This woman has therefore in her hands no feeling of the real relation and friendship that grow between mistress and maid who live the joys and sorrows of years together. By the less fortunate themselves, as well as by her own shallow skimming, her sympathies with the less fortunate are dwarfed. She looks upon her domestic as a serving sub-human animal, infinitely below herself, tolerated because of its menial performance, and barely possessed of the soul which her ecclesiastical tradition says is in every human form. In this deflection of her moral sense, can the hand of secular justice be punishing the wrong-doing of past centuries—the bringing in putrid slave-ships the captured, dazed, Eden-minded, animal-man—“the blameless Ethiopian”—to our shores?
She is born of fine material. When her nature is awry it is because of lack of right incentive. Old measures and life estimates are absurd to her quick senses, and none of the best of our modern values are put in their place. Her creed is wholly at variance with the facts of life to-day. If substantial instruction had entered the formative period of her life, there would have been no substance to project the darker parts of her shadow. Her nature is now ill-formed because of the misdirection of its elemental forces. She knows the tenor of her empire, and in truth and secretly she wonders how long her reign will endure.
“And therefore,” says Aristotle, in his Politics, “women and children must be trained by education with an eye to the state, if the virtues of either of them are supposed to make any difference in the virtue of the state. And they must make a difference, for children grow up to be citizens, and half the persons in a state are women.”
Abiding beside this overdressed woman is an underdressed man. His first striking quality is a certain sweet-natured patience—a result of his optimistic dwelling in the future. Not content with the present, and having forgotten the values of present-day simple life, he lives in a future of fictitious money values. “All human power,” he thinks, with Balzac, “is a compound of time and patience. Powerful beings will and wait.” He knows his power and he waits.
“It’s going to be worth a good deal.”
“In a few years, that’ll be a good thing.”

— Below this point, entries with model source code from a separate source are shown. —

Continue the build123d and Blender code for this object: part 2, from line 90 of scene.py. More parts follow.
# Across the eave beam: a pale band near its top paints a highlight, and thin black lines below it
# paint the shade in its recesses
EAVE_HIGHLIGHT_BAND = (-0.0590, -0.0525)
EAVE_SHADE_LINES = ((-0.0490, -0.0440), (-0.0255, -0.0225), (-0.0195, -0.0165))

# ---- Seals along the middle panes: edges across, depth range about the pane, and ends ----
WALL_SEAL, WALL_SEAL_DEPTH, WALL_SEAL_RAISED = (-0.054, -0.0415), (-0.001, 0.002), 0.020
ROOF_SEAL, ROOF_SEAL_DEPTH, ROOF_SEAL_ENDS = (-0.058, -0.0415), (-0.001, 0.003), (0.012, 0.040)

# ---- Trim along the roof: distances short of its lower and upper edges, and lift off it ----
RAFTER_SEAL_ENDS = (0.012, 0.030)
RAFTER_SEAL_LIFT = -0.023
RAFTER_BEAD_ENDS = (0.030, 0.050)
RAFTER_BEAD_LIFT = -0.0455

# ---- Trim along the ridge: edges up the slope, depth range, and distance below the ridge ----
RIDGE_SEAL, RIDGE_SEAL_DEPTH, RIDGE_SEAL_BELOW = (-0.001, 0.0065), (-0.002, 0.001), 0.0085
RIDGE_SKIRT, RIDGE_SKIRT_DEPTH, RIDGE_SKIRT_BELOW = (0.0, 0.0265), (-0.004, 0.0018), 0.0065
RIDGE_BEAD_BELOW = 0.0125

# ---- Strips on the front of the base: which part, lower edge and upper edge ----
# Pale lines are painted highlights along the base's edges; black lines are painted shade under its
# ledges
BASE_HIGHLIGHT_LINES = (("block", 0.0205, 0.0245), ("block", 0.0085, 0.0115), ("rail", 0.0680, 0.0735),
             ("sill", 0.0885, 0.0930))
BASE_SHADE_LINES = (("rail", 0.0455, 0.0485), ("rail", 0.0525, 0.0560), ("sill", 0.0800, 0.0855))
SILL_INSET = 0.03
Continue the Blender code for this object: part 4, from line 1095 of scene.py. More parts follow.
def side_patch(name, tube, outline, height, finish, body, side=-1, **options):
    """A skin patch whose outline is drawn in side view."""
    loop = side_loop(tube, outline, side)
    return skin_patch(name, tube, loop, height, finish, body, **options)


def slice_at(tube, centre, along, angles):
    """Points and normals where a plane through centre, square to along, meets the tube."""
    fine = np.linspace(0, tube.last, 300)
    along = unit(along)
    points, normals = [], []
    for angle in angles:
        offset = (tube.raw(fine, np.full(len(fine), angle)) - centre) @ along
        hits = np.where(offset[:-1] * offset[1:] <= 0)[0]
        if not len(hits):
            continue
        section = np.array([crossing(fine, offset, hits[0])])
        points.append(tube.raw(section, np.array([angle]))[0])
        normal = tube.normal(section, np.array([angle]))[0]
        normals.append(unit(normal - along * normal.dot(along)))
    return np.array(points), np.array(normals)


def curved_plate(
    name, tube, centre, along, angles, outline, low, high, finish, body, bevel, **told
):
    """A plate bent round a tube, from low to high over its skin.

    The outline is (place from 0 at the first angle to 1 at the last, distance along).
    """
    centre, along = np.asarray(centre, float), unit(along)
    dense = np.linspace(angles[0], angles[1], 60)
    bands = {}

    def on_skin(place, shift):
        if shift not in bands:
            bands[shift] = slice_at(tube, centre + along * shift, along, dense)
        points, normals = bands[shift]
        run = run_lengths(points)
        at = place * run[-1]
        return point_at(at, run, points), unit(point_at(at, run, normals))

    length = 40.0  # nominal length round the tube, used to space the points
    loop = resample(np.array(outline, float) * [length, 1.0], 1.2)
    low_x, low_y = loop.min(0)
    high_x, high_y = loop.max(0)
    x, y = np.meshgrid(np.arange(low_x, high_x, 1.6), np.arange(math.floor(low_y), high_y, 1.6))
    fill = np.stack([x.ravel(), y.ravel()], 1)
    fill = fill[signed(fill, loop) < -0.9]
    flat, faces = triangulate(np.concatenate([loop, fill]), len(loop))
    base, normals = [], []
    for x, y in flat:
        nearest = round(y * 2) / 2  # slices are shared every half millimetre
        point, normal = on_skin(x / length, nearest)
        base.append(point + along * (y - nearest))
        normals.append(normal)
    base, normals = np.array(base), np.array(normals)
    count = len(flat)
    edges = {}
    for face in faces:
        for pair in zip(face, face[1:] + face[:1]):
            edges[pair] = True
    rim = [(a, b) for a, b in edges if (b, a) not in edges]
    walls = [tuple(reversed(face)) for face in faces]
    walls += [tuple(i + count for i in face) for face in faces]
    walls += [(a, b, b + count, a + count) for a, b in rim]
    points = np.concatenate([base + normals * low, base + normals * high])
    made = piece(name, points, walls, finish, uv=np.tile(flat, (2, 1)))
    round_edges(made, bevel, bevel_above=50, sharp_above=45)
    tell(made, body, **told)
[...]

“Fifteen years from now it’ll sell for ten times its present value.”
People have called him deficient in imagination. Not since the old Greeks have there been such ideal seekers upon this golden nugget of our solar system which we call the earth; nor since the old Hellenes has there been such an idealistic people as that of which he is a part. In Elizabeth’s time, indeed, there was imaginative vigor similar to his. Then as now they were holding the earth in their hands and standing on the stars to view it as it whirled.
Instead of turning his fertile thought toward art or literature, he bends it first of all to material things. Schemes for developing land, for dredging rivers, for turning forests into lumber or railway ties, for putting up sky-scrapers facing four avenues; schemes for building and controlling transcontinental railways and interoceanic fleets; schemes for raising wheat by the million bushels and fattening cattle by hundreds of thousands; schemes for compressing air, gas, cotton, beef; for domestic and foreign mining; for irrigation; for oil borings—he brings his dynamic energy and resourcefulness to the evolution of all things but the human who is to be yoked to work out his plan.